-------- Entries supplied
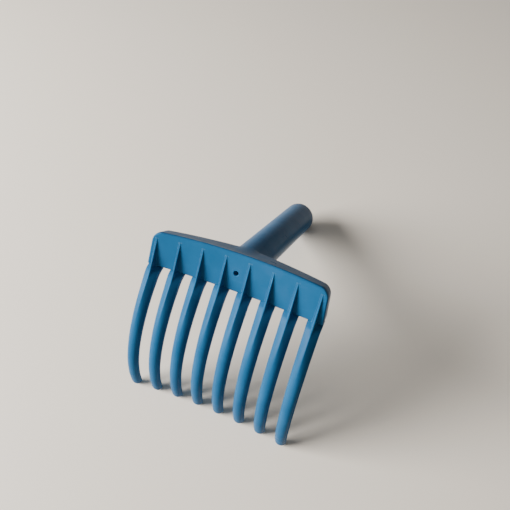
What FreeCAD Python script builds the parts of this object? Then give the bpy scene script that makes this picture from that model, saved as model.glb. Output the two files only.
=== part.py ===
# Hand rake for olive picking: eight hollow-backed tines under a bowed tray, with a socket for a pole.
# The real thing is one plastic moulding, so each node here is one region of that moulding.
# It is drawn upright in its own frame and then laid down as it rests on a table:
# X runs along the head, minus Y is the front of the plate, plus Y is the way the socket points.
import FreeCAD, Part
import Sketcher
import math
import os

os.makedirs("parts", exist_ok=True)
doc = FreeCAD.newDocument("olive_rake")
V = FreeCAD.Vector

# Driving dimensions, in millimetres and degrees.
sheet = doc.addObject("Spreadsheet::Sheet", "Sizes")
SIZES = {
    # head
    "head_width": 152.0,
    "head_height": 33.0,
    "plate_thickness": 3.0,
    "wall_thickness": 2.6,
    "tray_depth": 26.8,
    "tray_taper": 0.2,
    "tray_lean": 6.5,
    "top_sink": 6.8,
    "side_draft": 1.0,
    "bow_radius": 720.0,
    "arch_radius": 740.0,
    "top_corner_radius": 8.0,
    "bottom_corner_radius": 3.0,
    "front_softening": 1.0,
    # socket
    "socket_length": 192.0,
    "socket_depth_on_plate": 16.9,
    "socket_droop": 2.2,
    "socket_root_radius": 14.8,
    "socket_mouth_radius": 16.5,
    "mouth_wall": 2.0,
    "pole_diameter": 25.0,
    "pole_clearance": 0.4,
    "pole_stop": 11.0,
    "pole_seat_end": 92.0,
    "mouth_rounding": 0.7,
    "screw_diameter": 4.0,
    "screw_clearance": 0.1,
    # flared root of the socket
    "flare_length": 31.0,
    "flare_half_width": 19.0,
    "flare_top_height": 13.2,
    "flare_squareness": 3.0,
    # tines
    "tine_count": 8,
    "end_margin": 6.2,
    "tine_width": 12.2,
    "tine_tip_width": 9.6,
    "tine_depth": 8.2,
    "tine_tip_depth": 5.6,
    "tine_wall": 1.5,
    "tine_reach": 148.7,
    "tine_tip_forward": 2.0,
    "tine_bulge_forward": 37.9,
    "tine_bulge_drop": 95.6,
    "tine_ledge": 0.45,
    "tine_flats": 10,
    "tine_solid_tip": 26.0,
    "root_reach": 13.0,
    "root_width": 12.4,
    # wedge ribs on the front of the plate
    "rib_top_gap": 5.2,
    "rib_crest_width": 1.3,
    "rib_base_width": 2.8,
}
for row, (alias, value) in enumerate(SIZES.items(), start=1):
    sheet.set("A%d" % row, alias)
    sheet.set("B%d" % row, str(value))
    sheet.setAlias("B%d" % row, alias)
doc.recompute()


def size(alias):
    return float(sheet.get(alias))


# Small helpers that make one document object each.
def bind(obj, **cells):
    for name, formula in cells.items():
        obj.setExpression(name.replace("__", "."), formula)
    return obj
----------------
-------- Entries supplied
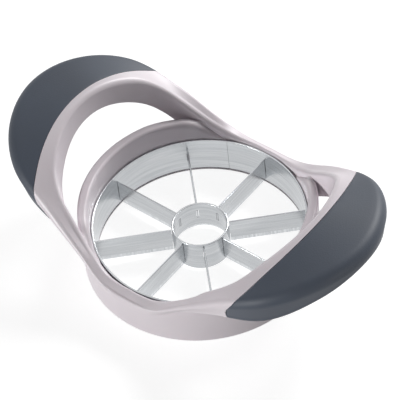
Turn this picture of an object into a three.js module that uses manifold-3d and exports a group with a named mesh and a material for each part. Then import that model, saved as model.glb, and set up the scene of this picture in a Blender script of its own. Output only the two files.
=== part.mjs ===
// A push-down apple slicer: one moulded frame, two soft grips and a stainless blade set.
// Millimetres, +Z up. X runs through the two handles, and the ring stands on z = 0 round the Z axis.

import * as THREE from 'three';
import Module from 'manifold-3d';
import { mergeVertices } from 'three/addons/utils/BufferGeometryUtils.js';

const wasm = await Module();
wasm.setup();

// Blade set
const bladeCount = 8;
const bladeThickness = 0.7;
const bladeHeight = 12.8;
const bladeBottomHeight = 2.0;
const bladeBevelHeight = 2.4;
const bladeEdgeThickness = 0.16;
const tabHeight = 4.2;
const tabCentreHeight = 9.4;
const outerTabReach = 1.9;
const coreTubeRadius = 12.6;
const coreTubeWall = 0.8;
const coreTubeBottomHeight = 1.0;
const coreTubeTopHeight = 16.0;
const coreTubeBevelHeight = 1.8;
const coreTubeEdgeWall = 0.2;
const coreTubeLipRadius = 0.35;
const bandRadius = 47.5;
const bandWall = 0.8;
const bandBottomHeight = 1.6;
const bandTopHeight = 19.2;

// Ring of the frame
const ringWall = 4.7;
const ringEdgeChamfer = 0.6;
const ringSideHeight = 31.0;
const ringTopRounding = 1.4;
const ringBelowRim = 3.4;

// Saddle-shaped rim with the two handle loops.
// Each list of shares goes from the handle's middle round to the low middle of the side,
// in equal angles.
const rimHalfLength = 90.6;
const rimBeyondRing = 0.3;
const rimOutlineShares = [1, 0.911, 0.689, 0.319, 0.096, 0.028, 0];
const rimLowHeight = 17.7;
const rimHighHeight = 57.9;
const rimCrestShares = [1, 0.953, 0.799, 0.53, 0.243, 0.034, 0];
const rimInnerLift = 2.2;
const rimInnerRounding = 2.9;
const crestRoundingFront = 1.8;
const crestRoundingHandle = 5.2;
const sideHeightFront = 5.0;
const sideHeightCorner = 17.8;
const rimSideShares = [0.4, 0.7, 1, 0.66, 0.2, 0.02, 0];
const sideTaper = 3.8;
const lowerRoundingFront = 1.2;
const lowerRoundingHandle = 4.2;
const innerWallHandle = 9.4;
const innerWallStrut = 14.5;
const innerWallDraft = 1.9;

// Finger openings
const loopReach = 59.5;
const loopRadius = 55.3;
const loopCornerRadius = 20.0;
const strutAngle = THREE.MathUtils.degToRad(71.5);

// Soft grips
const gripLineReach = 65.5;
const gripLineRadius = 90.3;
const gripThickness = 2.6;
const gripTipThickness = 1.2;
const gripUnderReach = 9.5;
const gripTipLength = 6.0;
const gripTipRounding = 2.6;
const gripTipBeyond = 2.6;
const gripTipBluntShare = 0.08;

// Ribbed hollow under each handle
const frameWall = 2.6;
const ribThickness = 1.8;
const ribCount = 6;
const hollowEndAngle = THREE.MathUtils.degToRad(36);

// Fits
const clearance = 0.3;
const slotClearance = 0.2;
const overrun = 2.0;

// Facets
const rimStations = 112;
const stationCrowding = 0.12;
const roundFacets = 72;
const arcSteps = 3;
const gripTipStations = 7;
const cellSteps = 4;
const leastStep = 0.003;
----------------
▶ [Problem description] Copy whichever lines in the listing above contain the word "FreeCAD".

▶ [Worked solution]
What FreeCAD Python script builds the parts of this object? Then give the bpy scene script that makes this picture from that model, saved as model.glb. Output the two files only.
import FreeCAD, Part
doc = FreeCAD.newDocument("olive_rake")
V = FreeCAD.Vector